There is a picture of him at the National Portrait Gallery

== Legacy ==
The Frank Parkinson Scholarship was established in 1936 for students at Leeds University. In announcing his gift, he stated, “I have long cherished the ambition to do something to ensure that the kind of assistance which was extended to me as a student should be available to a larger number of Yorkshire students, especially those who might otherwise be unable to contemplate a University career, or who, in spite of proved ability, might be unable to carry on postgraduate research work through lack of means.” In 2009 it was available for full-time post-graduate research and was worth £8000.

Two trusts were set up following his death from the proceeds of his estate: the Frank Parkinson Yorkshire Trust and the smaller Frank Parkinson Agricultural Trust.

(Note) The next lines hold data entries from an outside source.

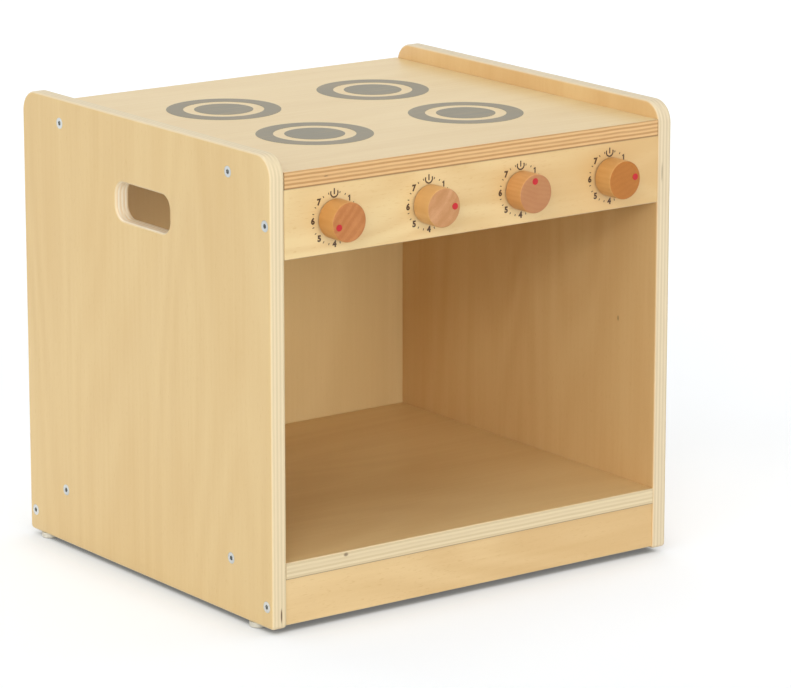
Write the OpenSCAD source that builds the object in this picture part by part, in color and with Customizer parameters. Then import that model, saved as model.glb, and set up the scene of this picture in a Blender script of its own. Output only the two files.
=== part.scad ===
// Child's play stove and oven: an open plywood box with four printed rings
// on top and four wooden knobs that turn on the front fascia.
// Sizes are millimetres. +Z is up, the open front faces -Y and +X is to the
// right of someone standing in front of it. The origin is on the floor,
// in the middle of the width and of the depth with the knobs included.

/* [Cabinet] */
// Width over the two side boards
body_w = 440; // [360:1:560]
// Depth of the side boards
body_d = 400; // [320:1:520]
// Height of the side boards
side_h = 418; // [340:1:560]
// Thickness of every plywood board except the back
board_t = 15; // [14:0.5:21]
// Height of the side boards above the hob
lip_h = 15; // [6:0.5:30]
// How far the hob, fascia and shelf stand back from the side boards
front_setback = 1; // [0.2:0.1:4]
// Radius of the top corners of the side boards
top_corner_r = 20; // [8:0.5:30]
// Radius of the bottom corners of the side boards
low_corner_r = 4; // [3.5:0.5:6]
// Round-over along the edges of the side boards
edge_r = 2.5; // [1:0.1:3]

/* [Oven] */
// Height of the fascia that carries the knobs
fascia_h = 61.5; // [56:0.5:90]
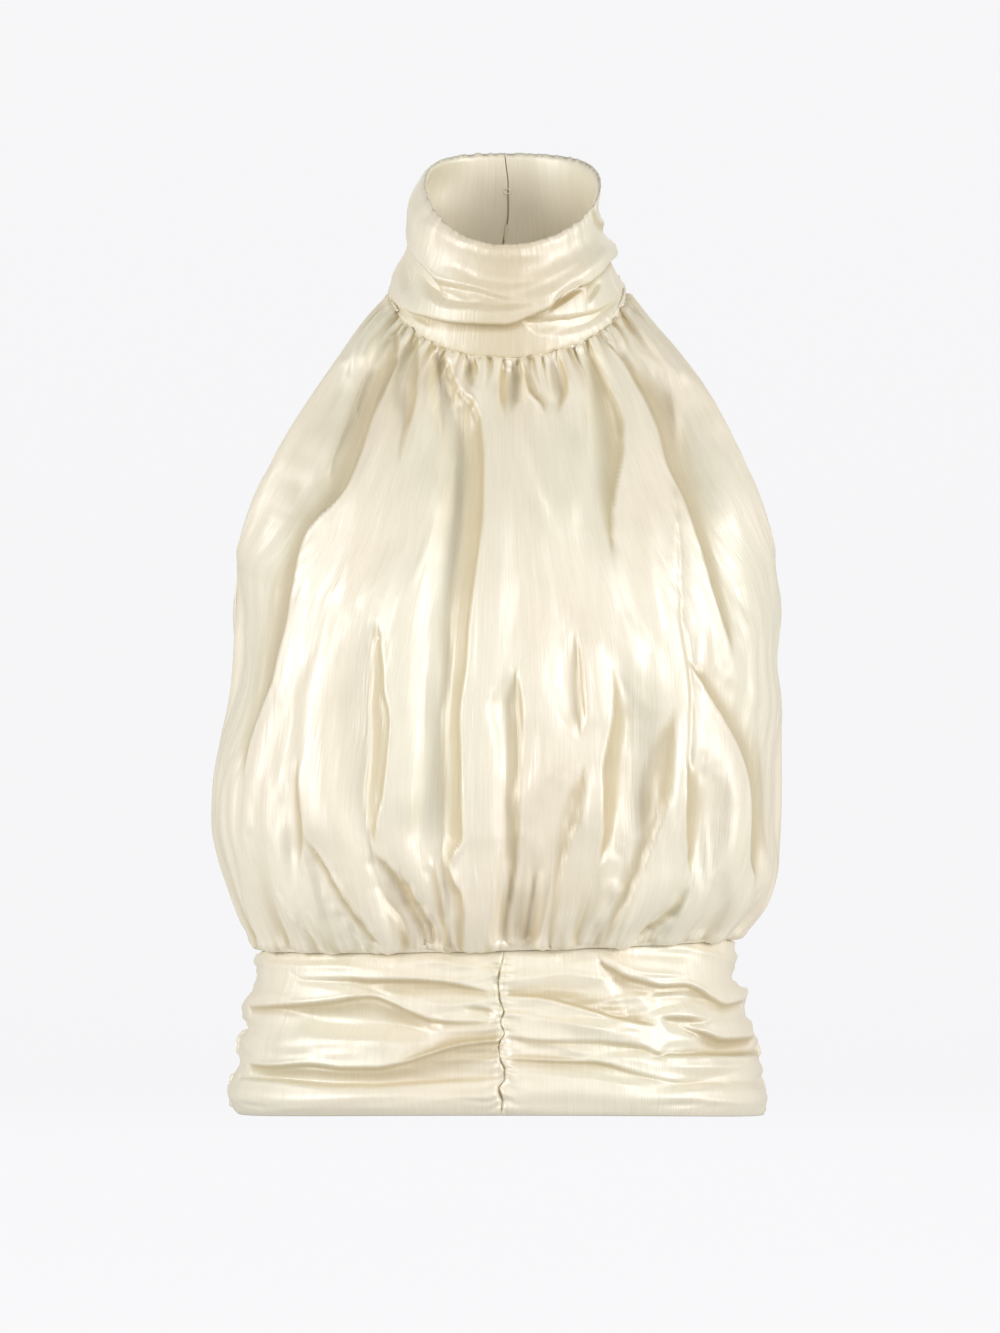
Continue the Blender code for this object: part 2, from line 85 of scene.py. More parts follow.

The Yorkshire Trust contributes towards a complex of 43 flats and bungalows offering sheltered accommodation in Guiseley. It has a long waiting list, with potential residents waiting 10 years prior to entry. The complex was valued at nearly £5 million in 2005.

In 2001, £100,000 was donated by his trust to fund work at the Frank Parkinson Tissue Engineering Laboratory at Leeds University. In 2004 the trust donated £223,000 to Wharfedale hospital in order that it could purchase a new fluoroscopy suite. In addition, there are many other smaller donations made annually.

The Frank Parkinson Agricultural Trust Deed dated 4 May 1943, has as its principal objective the improvement and welfare of British agriculture. The managers of this fund try to produce an income of £50,000 annually and helped to fund the new library at Harper Adams University College.

There are two roads named after him: Frank Parkinson Court in Guiseley (the location of the alms houses) and Parkinson Drive (the location of the former Crompton Parkinson factory). There is also a centre at Hartpury College which bears his name.

The student halls of residence at Seale-Hayne Agricultural College also bear his name (Frank Parkinson Hall). They are now a part of Hannahs at Seale-Hayne operated by The Dame Hannah Rogers Trust.